Hinton appeared regularly on radio while in Calloway's band, either on bass in concerts broadcast from the Cotton Club, or as a cast member for the short-lived music quiz show "Cab Calloway's Quizzicale." These broadcasts brought national attention to the Calloway band and helped enable the successful national tours the band would schedule. They also gave listeners a chance to hear examples of jive talk, which Calloway would formalize through publications such as his Hepster's Dictionary, first published in 1938.

After Cab Calloway (1950–1954)

By 1950, popular music tastes had changed, and Calloway lacked the funds to support a full big band. Instead, he hired Hinton and a few others to create a smaller ensemble, first a septet and later a quartet, which toured until June 1952, with trips to Cuba and Uruguay. After the Calloway ensemble disbanded, Hinton spent more time as a freelance studio musician in New York City.

Musicianship

Hinton was broadly regarded as a consummate sideman, possessing a sensitivity for appropriately applying his formidable technique and his extensive harmonic knowledge to the performance at hand. He was equally adept at bowing, pizzicato, and "slapping," a technique for which he first became famous while playing with the Cab Calloway Orchestra early in his career. He was also an accomplished sight-reader, a skill which he developed on the road with Calloway and honed during his several decades of studio work. As he described his technical diversity, "Working with Cab for sixteen years could have made me stale. You play the same music over and over, and after awhile you can do it in your sleep. Many guys liked it that way because it was easy. But when the band business got bad, they weren't prepared to do anything else. On the other hand, I was able to work on radio and TV and get all kinds of record dates. In a real way, practicing and discipline paid off." The Collection includes 35mm black and white negatives and color transparencies, reference and exhibition-quality prints, and photographs given to and collected by Hinton throughout his life. The work depicts an extensive range of jazz artists and popular performers in varied settings - on the road, in recording studios, at parties, and at home - over a period of six decades.

Beginning in the early 1960s, Hinton and Berger worked together to organize the photographs and identify the subjects of the photos.
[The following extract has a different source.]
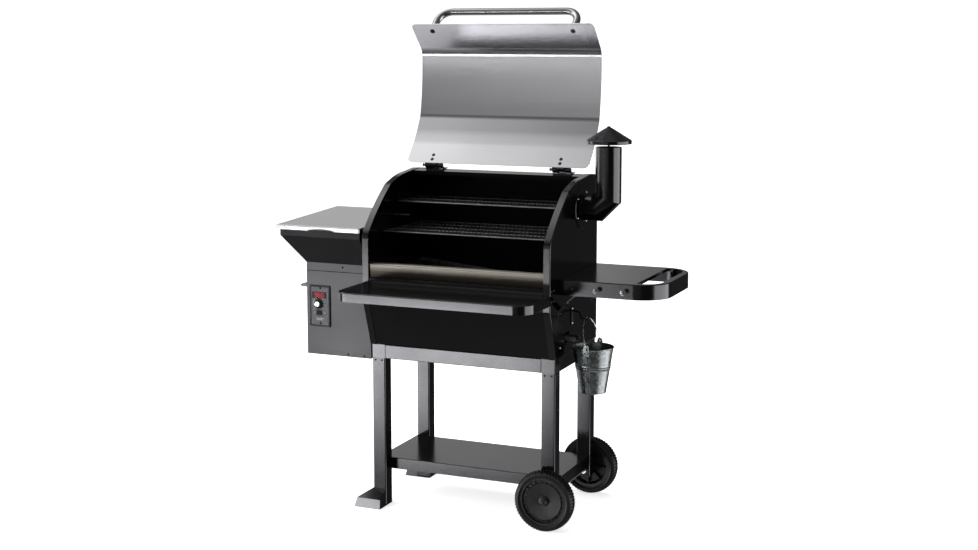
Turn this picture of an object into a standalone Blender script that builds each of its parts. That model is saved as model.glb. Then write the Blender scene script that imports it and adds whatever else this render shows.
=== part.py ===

In June 1981, Hinton had his first one-person photographic exhibition in Philadelphia, and since then items from the Collection have been featured in dozens of exhibits across the country and in Europe.

Photographs from the Collection have also regularly appeared in periodicals, calendars, postcards, CD liner notes, films, and books. Hinton and Berger co-wrote Bass Line: The Stories and Photographs of Milt Hinton (Temple University Press, 1988), and with the addition of Holly Maxson, the three co-wrote OverTime: The Jazz Photographs of Milt Hinton (Pomegranate Art Books, 1991) and Playing the Changes: Milt Hinton's Life in Stories and Photographs (Vanderbilt University Press, 2008). Notable documentary films that have drawn upon the Collection include The Long Night of Lady Day (Billie Holiday), The Brute and the Beautiful (Ben Webster), and Listen Up (Quincy Jones). A Great Day in Harlem, a 1994 documentary about Esquire's photographic shoot of jazz legends in 1958, features numerous photographs by Milt as well as a home movie shot by Mona. In late 2002 Berger and Maxson utilized the Collection along with a number of original interviews with Hinton's friends and colleagues to produce the documentary film Keeping Time: The Life, Music & Photographs of Milt Hinton. It debuted at the London Film Festival, won the Audience Award at the Tribeca Film Festival in 2003, and has been shown at film festivals both domestically and abroad.

Milt Hinton's Legacy

In 1980, in honor of Hinton's 70th birthday, his friends and associates worked to create the Milton J. Hinton Scholarship Fund, which was used to help support the musical studies of a variety of bass students over the next four decades. Today the fund is administered by the New Jersey Performing Arts Center, where it is used to provide scholarships to students attending the biennial Milton J. Hinton Summer Institute for Studio Bass.  The institute is a continuation of Hinton's longstanding goal to educate and inspire future generations of musicians. As he noted when discussing one of his own bass teachers, "For [Dmitri Shmuklovsky], passing on his skill and knowledge to the next generation was a solemn duty. It was a mission that went beyond his music. And looking back, I know his greatest gift was to teach me this strong sense of responsibility. It's the reason I've always tried to help young people. If someone wants to improve, if they have a sincere desire to learn, I've always tried to be there to give them whatever I can."